• **Available records**
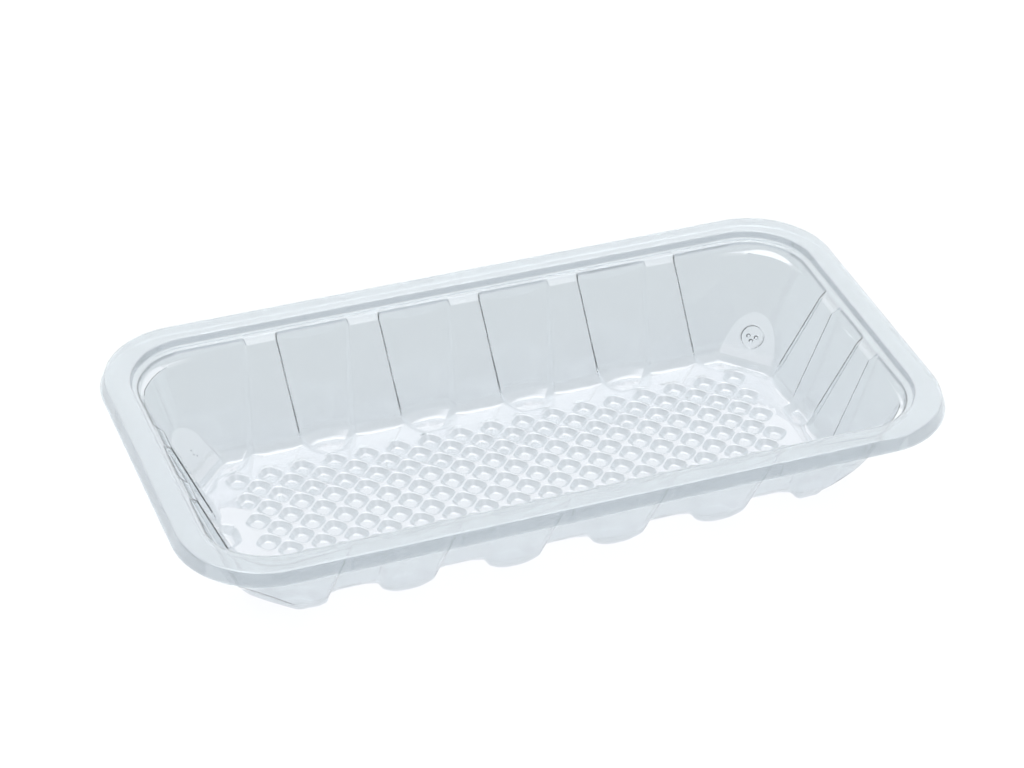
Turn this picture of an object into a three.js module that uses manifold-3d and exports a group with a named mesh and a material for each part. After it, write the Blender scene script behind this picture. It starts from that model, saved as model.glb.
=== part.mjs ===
// A clear thermoformed meat tray, made of one thin sheet of plastic.
// Millimetres, +Z up. The origin is on the table, under the middle of the tray.
// The long side runs along X and the short side along Y.
//
// The sheet is the space between two copies of one form: the hollow that the food lies in, and
// the same hollow grown outwards by the thickness of the sheet. The rolled-down rim is made in
// the same way. Each form is put together from plain bodies: a stepped basin, ribs that stand in
// from its walls, sloped cuts across its corners, feet pressed down between the ribs, and a floor
// of small diamond pockets.

import * as THREE from 'three';
import { ConvexGeometry } from 'three/addons/geometries/ConvexGeometry.js';
import { mergeVertices } from 'three/addons/utils/BufferGeometryUtils.js';
import Module from 'manifold-3d';

// ---------------------------------------------------------------- driving dimensions
const SHEET = 0.5; // thickness of the formed sheet
const HEIGHT = 41; // table to the top of the rim
const CORNER_STEPS = 8; // facets round each corner

// Rim: a flat flange with a short skirt turned down at its edge.
const RIM = { length: 260, width: 135.6, radius: 28 };
const RIM_ROUND = 0.8; // rounding between the flange and the skirt
const SKIRT_DROP = 4.45;
const SKIRT_FLARE = 1.65; // how far the skirt's lower edge stands out past the flange

// The basin, from the mouth down. Each row is half the length, half the width, the corner
// radius and the depth below the rim.
const MOUTH = [122.2, 59.9, 23.1, 0];
const LIP_FOOT = [121.85, 59.5, 22.7, 2.7];
const LEDGE_EDGE = [120.0, 57.25, 20.6, 3.05];
const UPRIGHT_FOOT = [119.2, 57.2, 20.3, 5.2]; // below it a crescent facet crosses each corner
const WALL_TOP = [118.6, 56.35, 21.0, 6.9];
const WALL_MIDDLE = [110.9, 47.6, 13.8, 26.0];
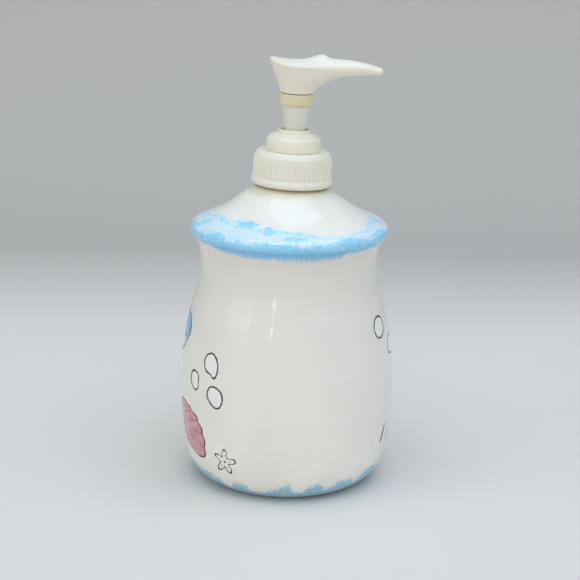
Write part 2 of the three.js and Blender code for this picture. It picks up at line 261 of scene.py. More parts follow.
# -------------------------------------------------------------------- closure
RIBS = 60
closure_profile = densify(fillet([
    (14.3, 119.8, 0.3), (15.35, 119.8, 0.6), (15.88, 120.4, 0.7), (15.97, 121.35, 0.7), (15.72, 122.25, 0.6), (15.34, 122.75, 0.3), (15.36, 123.3, 0.3),
    (15.25, 129.7, 1.2),
    (14.95, 131.1, 1.0), (14.2, 132.3, 1.1), (13.2, 132.98, 0.7), (10.4, 133.07, 0.1), (10.25, 132.95, 0.08), (9.4, 132.95, 0.15), (9.4, 131.9, 0.15),
    (13.6, 131.9, 0.3), (14.0, 131.4, 0.3), (14.0, 120.3, 0.2)], arc=5), 0.3)


def closure_shape(r, z, t):
    wall = (r > 14.5) * smooth01(z, 121.0, 123.2) * (1 - smooth01(z, 129.8, 132.0))
    groove = 0.5 - 0.5 * np.cos(RIBS * t)
    r = r - wall * (0.40 * groove ** 1.2 - 0.06)
    inner = (r < 14.02) & (r > 13.95) & (z > 120.0) & (z < 130.0)
    return np.where(inner, ridge(r, z, t, 14.0, -0.95, 122.5 - PITCH / 2), r), z


closure = revolve("closure_cap", closure_profile, RIBS * 8, shape=closure_shape)

# -------------------------------------------------------------------- chaplet
chaplet = revolve("chaplet_collar", densify(fillet([
    (9.35, 133.14), (10.85, 133.14, 0.1), (10.78, 136.0, 1.5), (10.5, 137.65, 0.7), (9.75, 138.45, 0.8), (8.4, 139.15, 1.0), (7.05, 139.7, 0.5),
    (6.55, 140.0, 0.35), (6.42, 140.9, 0.35), (6.15, 141.25, 0.25), (5.68, 141.25, 0.2), (5.6, 140.6, 0.3), (5.3, 139.3, 1.0), (4.9, 137.4, 1.0),
    (4.57, 135.3, 0.8), (4.5, 133.6, 0.2), (5.0, 132.6, 0.2), (5.0, 130.2), (7.35, 130.2), (7.35, 137.6), (9.35, 137.6)], arc=5), 0.5), 160)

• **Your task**
Copy each line of the listing that contains the string "manifold".

• **Complete answer**
Turn this picture of an object into a three.js module that uses manifold-3d and exports a group with a named mesh and a material for each part. After it, write the Blender scene script behind this picture. It starts from that model, saved as model.glb.
import Module from 'manifold-3d';